Com base nisso colocamos em pauta o conceito de necropolítica, desenvolvido pelo historiador camaronês Achille Mbembe. O termo aponta para a “expressão da soberania no poder e na capacidade de ditar quem pode viver e quem deve morrer”. A negligência, por exemplo, pode ser interpretada como necropolítica, uma estratégia de negação à vida ou exposição à morte.
Algo curioso acerca da necropolítica é que seu fazer não precisa ser necessariamente bélico, muito embora possa sê-lo. Ela aparece formas de violência sutis, íntimas e veladas. O necropoder pode carregar traços como a fragmentação territorial, a apropriação de recursos como água, terra e espaço aéreo. Sua marca é a falência do sistema de sobrevivência do “inimigo”.

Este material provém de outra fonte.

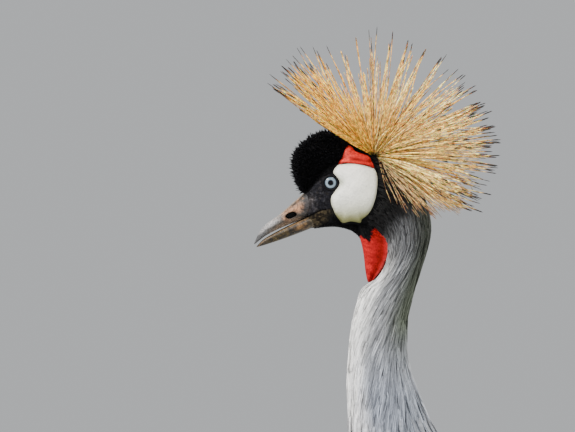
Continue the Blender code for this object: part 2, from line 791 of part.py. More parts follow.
def wing_sheet(tree, along, down, lift=0.0):
    """A point of the folded wing's outer sheet on the bird's right side."""
    def flat(u, v):
        top = Vector(catmull_rom(WING_TOP, u * (len(WING_TOP) - 1)))
        bottom = Vector(catmull_rom(WING_BOTTOM, u * (len(WING_BOTTOM) - 1)))
        point = top.lerp(bottom, v)
        point.y += WING_BULGE * math.sin(math.pi * min(max(v, 0.0), 1.0))
        start = Vector((point.x, 400.0, point.z)) * MM
        hit = tree.ray_cast(start, Vector((0.0, -1.0, 0.0)))[0]
        body = hit.y / MM if hit else 0.0
        point.y = soft_maximum(point.y, body + WING_STAND, 8.0)
        return point

    place = flat(along, down)
    if lift == 0.0:
        return place
    across = flat(along + 0.01, down) - flat(along - 0.01, down)
    fall = flat(along, down + 0.01) - flat(along, down - 0.01)
    normal = across.cross(fall).normalized()
    if normal.y < 0:
        normal = -normal
    return place + normal * lift


def sided(point, side):
    """A point of the right side, moved to the side asked for."""
    return Vector((point.x, point.y * side, point.z))


def wing_block(tree, side, end, outer_lift, inner_lift, places):
    """A closed length of the folded wing's sheet, from the wrist, between two lifts."""
    rings = []
    for along in steps(0.0, end, places):
        outer = [wing_sheet(tree, along, down, outer_lift) for down in steps(0.0, 1.0, 9)]
        inner = [wing_sheet(tree, along, down, inner_lift) for down in steps(0.94, 0.06, 6)]
        rings.append([sided(point, side) for point in outer + inner])
    return mesh_from_rings("wing", rings)


def vane_meshes(tier, side, tree):
    """One tier of the wing's vanes, each over the next like tiles."""
    count, root, ends, root_places, tip_places, half, lifts = WING_TIERS[tier]
    vanes = []

    def surface(along, down, lift):
        return sided(wing_sheet(tree, along, down, lift), side)

    for k in range(count):
        share = k / (count - 1)
        tip = ends[0] + (ends[1] - ends[0]) * share
        rows = []
        for t, size in ((0.0, 0.5), (0.25, 0.9), (0.6, 1.0), (0.85, 0.76), (1.0, 0.0)):
            along = root + (tip - root) * t
            first = root_places[0] + (tip_places[0] - root_places[0]) * t
            last = root_places[1] + (tip_places[1] - root_places[1]) * t
            spacing = (last - first) / (count - 1)
            lift = lifts[0] + (lifts[1] - lifts[0]) * min(t / 0.25, 1.0)
            width = half * size
            rows.append((along, first + (last - first) * share, lift, width, VANE_STEP * width / spacing))
        vanes.append(blade_mesh(surface, rows, VANE_THICKNESS))
    return vanes


def make_wing(name, side, parts, root, torso, neck, tree):
    """One folded wing: the close coverts as a pad, with tiers of vanes that grow from it."""
    made = piece(name, wing_block(tree, side, WING_PAD_END, 0.0, -WING_THICKNESS, 11), parts)
    vanes = [mesh for tier in WING_TIERS for mesh in vane_meshes(tier, side, tree)]
    combine(made, vanes, "UNION")
    edges = sorted((0.5 * side, -60.0 * side))
    middle = box("middle", (-100.0, edges[0], -900.0), (700.0, edges[1], 0.0))
    combine(made, [grown("cut", torso, GAP), grown("cut", neck, GAP), middle], "DIFFERENCE")
    finish(made, material("wing_white", (0.78, 0.76, 0.7), 0.85), root)
    return made


def tail_sheet(along, across, lift):
    """A point of the tail, which is roofed a little across."""
    start = Vector((TAIL_ROOT[0], 0.0, TAIL_ROOT[1]))
    end = Vector((TAIL_TIP[0], 0.0, TAIL_TIP[1]))
    up = (end - start).normalized().cross(Vector((0.0, 1.0, 0.0)))
    if up.z < 0:
        up = -up
    return start.lerp(end, along) + Vector((0.0, across, 0.0)) + up * (lift - across * across / 90.0)


def make_tail(parts, root, torso, tree):
    """The black tail: vanes one over another, that grow from a small pad at the rump."""
    lowest = -VANE_STEP * (len(TAIL_ORDER) - 1) - 1.0
    rings = []
    for along in steps(0.0, 0.42, 5):
        half = 12.0 + 4.0 * along
        over = [tail_sheet(along, across, 1.0) for across in steps(-half, half, 5)]
        under = [tail_sheet(along, across, lowest) for across in steps(half, -half, 5)]
        rings.append(over + under)
    made = piece("tail", mesh_from_rings("tail", rings), parts)
    vanes = []
    for index, place in enumerate(TAIL_ORDER):
        lift = -VANE_STEP * index
        reach = 1.0 - 0.07 * abs(place)
        rows = []
        for t, size in ((0.0, 0.5), (0.3, 0.8), (0.55, 1.0), (0.8, 1.0), (0.93, 0.75), (1.0, 0.0)):
            along = 0.25 + (reach - 0.25) * t
            rows.append((along, place * (7.0 + 9.0 * t), lift, TAIL_VANE_HALF * size, 0.0))
        vanes.append(blade_mesh(tail_sheet, rows, VANE_THICKNESS))
    combine(made, vanes, "UNION")
    folded = [wing_block(tree, side, 1.02, 5.0, -WING_THICKNESS - 0.6, 16) for side in (-1, 1)]
    combine(made, [grown("cut", torso, GAP)] + folded, "DIFFERENCE")
    finish(made, material("black_feather", (0.02, 0.02, 0.025), 0.7), root)


def leg_rows(rows, side, step):
    """Rows of a leg on one side, moved forward or back by the stance's step towards the foot."""
    moved = []
    for x, y, z, first, second in rows:
        share = min(max((-560.0 - z) / 340.0, 0.0), 1.0)
        moved.append((x + step * share, y * side, z, first, second))
    return moved


def toe_rows(turn, length, radius, side):
    """The rows of a toe from the foot's joint to the claw, lying on the floor."""
    x, y, _, _, _ = TARSUS[-1]
    angle = math.radians(turn)
    direction = Vector((-math.cos(angle), math.sin(angle) * side, 0.0))
    shape = (
        (0.0, 15.0, 1.05), (0.14, 11.0, 1.02), (0.3, None, 1.0), (0.45, None, 0.84), (0.6, None, 0.9),
        (0.76, None, 0.7), (0.9, None, 0.78), (1.0, None, 0.62),
    )
    rows = []
    for share, height, size in shape:
        r = radius * size
        z = FLOOR + (height if height else r * 0.95 - SOLE_SINK)
        point = Vector((x, y * side, z)) + direction * length * share
        rows.append((point.x, point.y, z, r * 0.95, r))
    return rows, direction


def make_leg(word, side, step, parts, root, torso):
    """One leg: feathered thigh, bare shank, tarsus, foot and claws."""
    scale = material("leg", (0.03, 0.03, 0.035), 0.5)
    thigh = piece(f"thigh_{word}", tube("thigh", leg_rows(THIGH, side, step), 8, 14), parts)
    combine(thigh, [grown("cut", torso, GAP)], "DIFFERENCE")
    finish(thigh, material("body", (0.24, 0.25, 0.28), 0.9), root)
    shank = piece(f"shank_{word}", tube("shank", leg_rows(SHANK, side, step), 9, 12), parts)
    combine(shank, [grown("cut", thigh.data, GAP)], "DIFFERENCE")
    finish(shank, scale, root)
    tarsus = piece(f"tarsus_{word}", tube("tarsus", leg_rows(TARSUS, side, step), 15, 10), parts)
    combine(tarsus, [grown("cut", shank.data, GAP)], "DIFFERENCE")
    finish(tarsus, scale, root)
    ankle = leg_rows(TARSUS, side, step)[-1]
    joint = [
        (ankle[0], ankle[1], ankle[2] + 1.0, 7.0, 7.4),
        (ankle[0] - 1.0, ankle[1], ankle[2] - 6.0, 7.6, 8.2),
        (ankle[0] - 2.0, ankle[1], ankle[2] - 14.0, 6.6, 7.6),
        (ankle[0] - 2.0, ankle[1], ankle[2] - 18.0, 4.0, 4.6),
    ]
    foot = piece(f"foot_{word}", tube("foot", joint, 7, 12), parts)
    toes = []
    ends = []
    for toe, turn, length, radius in TOES:
        rows, direction = toe_rows(turn, length, radius, side)
        rows = [(row[0] + step, *row[1:]) for row in rows]
        toes.append(tube("toe", rows, 9, 8, Vector((0.0, 0.0, 1.0))))
        ends.append((toe, rows[-1], direction))
    combine(foot, toes, "UNION")
    ground = box("ground", (-100.0, -300.0, FLOOR - 40.0), (700.0, 300.0, FLOOR))
    combine(foot, [ground, grown("cut", tarsus.data, GAP)], "DIFFERENCE")
    finish(foot, scale, root)
    for toe, row, direction in ends:
        make_claw(f"claw_{toe}_{word}", row, direction, foot.data, parts, root)


def make_claw(name, row, direction, foot, parts, root):
    """One claw, fitted over its toe's end."""
    start = Vector(row[:3]) - direction * 1.5
    rows = []
    for t in steps(0.0, 1.0, 5):
        radius = row[3] * 0.86 * (1.0 - t) ** 0.8 + 0.35
        centre = start + direction * CLAW_LENGTH * t
        z = max(row[2] + 0.5 - 2.6 * t * t, FLOOR + radius + 0.4)
        rows.append((centre.x, centre.y, z, radius, radius * 0.8))
    made = piece(name, tube(name, rows, 5, 7, Vector((0.0, 0.0, 1.0))), parts)
    combine(made, [grown("cut", foot, GAP)], "DIFFERENCE")
    finish(made, material("claw", (0.06, 0.055, 0.05), 0.4), root)


def centre_on_floor(root, parts):
    """Moves the root so that the bird stands on the floor, centred over the origin."""
    low = [1e9, 1e9]
    high = [-1e9, -1e9]
    for made in parts.objects:
        for vertex in made.data.vertices:
            for axis in (0, 1):
                low[axis] = min(low[axis], vertex.co[axis])
                high[axis] = max(high[axis], vertex.co[axis])
    root.location = (-(low[0] + high[0]) / 2, -(low[1] + high[1]) / 2, EYE_HEIGHT * MM)


def main():
    for old in list(bpy.data.objects):
        bpy.data.objects.remove(old)
    parts = bpy.data.collections.new("grey_crowned_crane")
    bpy.context.scene.collection.children.link(parts)
    root = bpy.data.objects.new("crane", None)
    bpy.context.scene.collection.objects.link(root)
    tree = trunk_tree()
    head = head_shape()
    trunk = make_neck_and_torso(parts, root)
    make_head(parts, root)
    make_eyes(parts, root)
    upper, lower = make_bill(parts, root, head)
    crown = make_crown(parts, root, head, upper)
    make_patches(parts, root, head, crown)
    make_wattle(parts, root, head, trunk["neck_upper"].data, lower.data)
    make_crest(parts, root, head, crown, tree)
    torso = trunk["torso"].data
    for name, side in (("wing_left", -1), ("wing_right", 1)):
        make_wing(name, side, parts, root, torso, trunk["neck_lower"].data, tree)
    make_tail(parts, root, torso, tree)
    for word, side, step in (("left", -1, -FOOT_STEP), ("right", 1, FOOT_STEP)):
        make_leg(word, side, step, parts, root, torso)
    centre_on_floor(root, parts)


main()
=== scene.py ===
"""Grey crowned crane: the feathered, coloured model over its solids, with light and camera.

Sizes are in millimetres in the bird's own frame, as in the part's source: its origin lies
between the eyes, X points to the tail, Y to the bird's right side and Z up.
"""

import math

import bpy
import numpy as np
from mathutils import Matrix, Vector
from mathutils.bvhtree import BVHTree


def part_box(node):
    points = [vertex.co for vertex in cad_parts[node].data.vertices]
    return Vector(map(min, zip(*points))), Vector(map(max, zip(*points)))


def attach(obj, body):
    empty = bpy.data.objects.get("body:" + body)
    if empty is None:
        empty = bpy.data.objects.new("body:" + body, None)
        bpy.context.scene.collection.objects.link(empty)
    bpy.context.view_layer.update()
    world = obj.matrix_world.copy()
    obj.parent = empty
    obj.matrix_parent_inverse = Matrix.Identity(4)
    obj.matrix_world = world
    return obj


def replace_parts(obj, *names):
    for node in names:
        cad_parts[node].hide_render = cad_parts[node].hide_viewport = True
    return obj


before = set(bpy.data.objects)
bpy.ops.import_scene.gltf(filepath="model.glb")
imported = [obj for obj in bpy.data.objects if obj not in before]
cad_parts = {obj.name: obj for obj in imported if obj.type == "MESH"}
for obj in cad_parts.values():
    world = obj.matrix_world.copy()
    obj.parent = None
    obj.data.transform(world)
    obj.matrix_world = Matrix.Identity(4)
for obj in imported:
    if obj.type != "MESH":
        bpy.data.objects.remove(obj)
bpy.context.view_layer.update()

MM = 0.001
EYES = [sum(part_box(name), Vector()) / 2 for name in ("eye_left", "eye_right")]
ORIGIN = np.array((EYES[0] + EYES[1]) / 2)
FLOOR = -ORIGIN[2] / MM
# The frame's directions.
TO_TAIL, TO_RIGHT, UPWARD = np.eye(3)

# The trunk, from the bill's root to the rump: back x and z, front x and z, half width.
TRUNK = (
    (-23.0, -8.7, -16.8, -39.2, 10.0),
    (-17.6, 2.5, -6.5, -37.9, 13.5),
    (-9.0, 17.1, 4.0, -37.0, 16.0),
    (3.0, 27.4, 14.0, -38.0, 17.5),
    (16.8, 30.9, 23.0, -39.0, 19.0),
    (29.7, 27.4, 31.0, -40.0, 20.0),
    (42.6, 21.4, 38.0, -43.0, 20.0),
    (57.2, 13.7, 43.0, -48.0, 19.5),
    (71.0, 1.6, 46.5, -54.0, 19.5),
    (81.3, -14.7, 47.0, -62.0, 20.0),
    (86.1, -37.1, 45.5, -70.0, 20.5),
    (83.4, -56.0, 42.0, -77.5, 21.0),
    (77.8, -73.2, 37.0, -84.5, 21.0),
    (71.5, -93.6, 27.5, -94.0, 21.5),
    (65.7, -116.5, 19.4, -116.2, 22.0),
    (64.8, -135.1, 16.2, -136.0, 23.0),
    (67.1, -157.5, 14.4, -158.3, 25.0),
    (76.1, -182.4, 14.2, -184.1, 28.0),
    (89.9, -213.4, 16.3, -215.9, 33.0),
    (112.0, -245.0, 22.0, -266.0, 46.0),
    (142.0, -266.0, 36.0, -322.0, 66.0),
    (180.0, -284.0, 62.0, -380.0, 88.0),
    (222.0, -302.0, 102.0, -432.0, 103.0),
    (268.0, -325.0, 150.0, -475.0, 106.0),
    (312.0, -352.0, 205.0, -503.0, 98.0),
    (350.0, -382.0, 262.0, -514.0, 80.0),
    (384.0, -415.0, 316.0, -504.0, 56.0),
    (408.0, -445.0, 358.0, -490.0, 34.0),
    (424.0, -470.0, 392.0, -488.0, 16.0),
)
TRUNK_BOXY = 2.15
RUMP_END = len(TRUNK) - 1.0

# How far the skin lies inside the solids, by place along the trunk.
SKIN_DEPTH = (
    (0.0, 0.2), (4.0, 0.4), (8.0, 0.9), (10.0, 1.6), (13.0, 2.4), (18.0, 3.0), (20.0, 4.5), (27.0, 3.0),
    (28.0, 1.0),
)

# The neck's locks: their length and how strongly they drift, by place along the trunk, and each stretch
# of them as name, slot, start, end, the distance between locks and the strands in each.
LOCK_REACH = ((5.0, 7.0), (8.4, 12.0), (10.0, 22.0), (12.0, 30.0), (15.0, 38.0), (18.0, 44.0))
NECK_FLOW = ((9.0, 0.05), (12.0, 0.16), (14.0, 0.34), (16.5, 0.34), (18.5, 0.12), (20.0, 0.0))
NECK_COATS = (
    ("hindhead_coat", "nape_feather", 5.2, 8.8, 3.0, 8),
    ("nape_coat", "nape_feather", 8.4, 12.2, 4.0, 12),
    ("neck_coat_upper", "neck_feather", 12.0, 15.9, 4.2, 13),
    ("neck_coat_lower", "neck_feather", 15.6, 18.4, 5.0, 13),
)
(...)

Mbembe é preciso ao descrever seu conceito:
Formas contemporânea que subjugam a vida ao poder da morte (necropolítica) reconfiguram profundamente as relações entre resistência, sacrifício e terror. Vastas populações são submetidas a condições de vida que lhes conferem o status de “mortos-vivos”.
A gestão da saúde e o controle das atividades durante a pandemia são campos vastos para serem explorados pelos estudos de necropolítica. A atuação do Estado influi diretamente na vida ou morte dos cidadãos. Medidas de isolamento social e apoio financeiro são formas de proteger os indivíduos. A postura “negacionista” fragiliza a defesa à vida e fortalece o necropoder.
Embora esse debate preconize a necropolítica em meio à pandemia ela também está presente em outros nuances do nosso cotidiano, onde sequer nos atentamos. Sendo assim é importante mantermos a guarda alta, nos protegermos e cuidarmos dos nossos. Pois como diria Emicida: “você é o único representante do seu sonho na face da terra”.